In the half century he has been writing he has garnered many literary prizes, awards, and honors, including the Pulitzer Prize, the National Book Award, and the National Book Critics Circle Award, twice each; the Pen Faulkner Award for Fiction, the Rea Award for the Short Story; and a Guggenheim Fellowship. He is among a select few to have received both the National Humanities Medal and the National Medal of Arts. Albright College in Reading (the fictional Brewer readers first encountered in Rabbit Run) bestowed upon him an honorary Litt.D. degree in 1982.

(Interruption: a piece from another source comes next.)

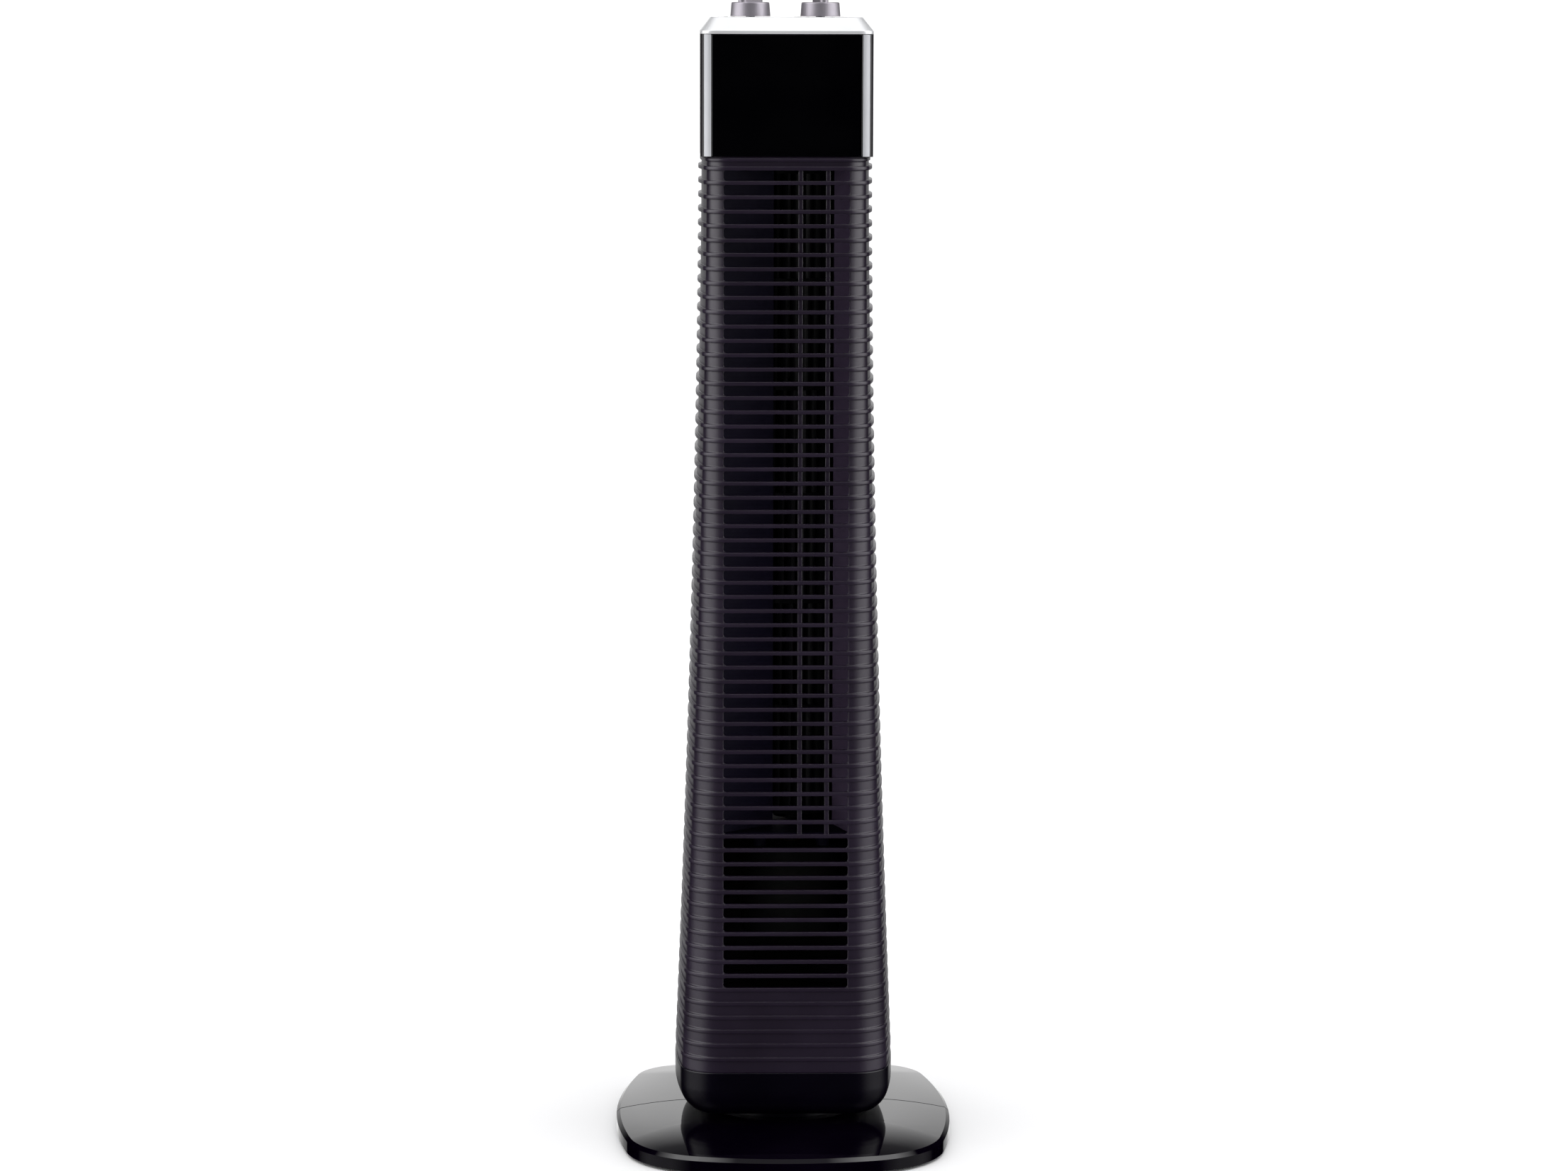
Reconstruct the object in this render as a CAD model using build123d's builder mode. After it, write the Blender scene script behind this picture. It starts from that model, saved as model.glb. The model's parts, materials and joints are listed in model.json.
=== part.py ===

Along with his finely tuned regard for painting, which has often provided the visual element for his fiction, there has been a deep and abiding appreciation of the reading life in general and a love of the book in particular. He has alluded to an imagined reader of his, ideal or otherwise, as being a teenage boy who happens upon one of his books on the dusty shelves of some library one afternoon looking for literary adventure. In a speech two years ago at the American Booksellers Association convention, he encouraged beleaguered booksellers to “defend [their] lonely forts. . . . For some of us, books are intrinsic to our human identity.”

In fall 2007 Updike came out with a collection of essays, Due Considerations. A new novel, The Widows of Eastwick, is due out in fall 2008. After so many words, is America’s leading man of letters even marginally at rest? No, he is still looking and still writing.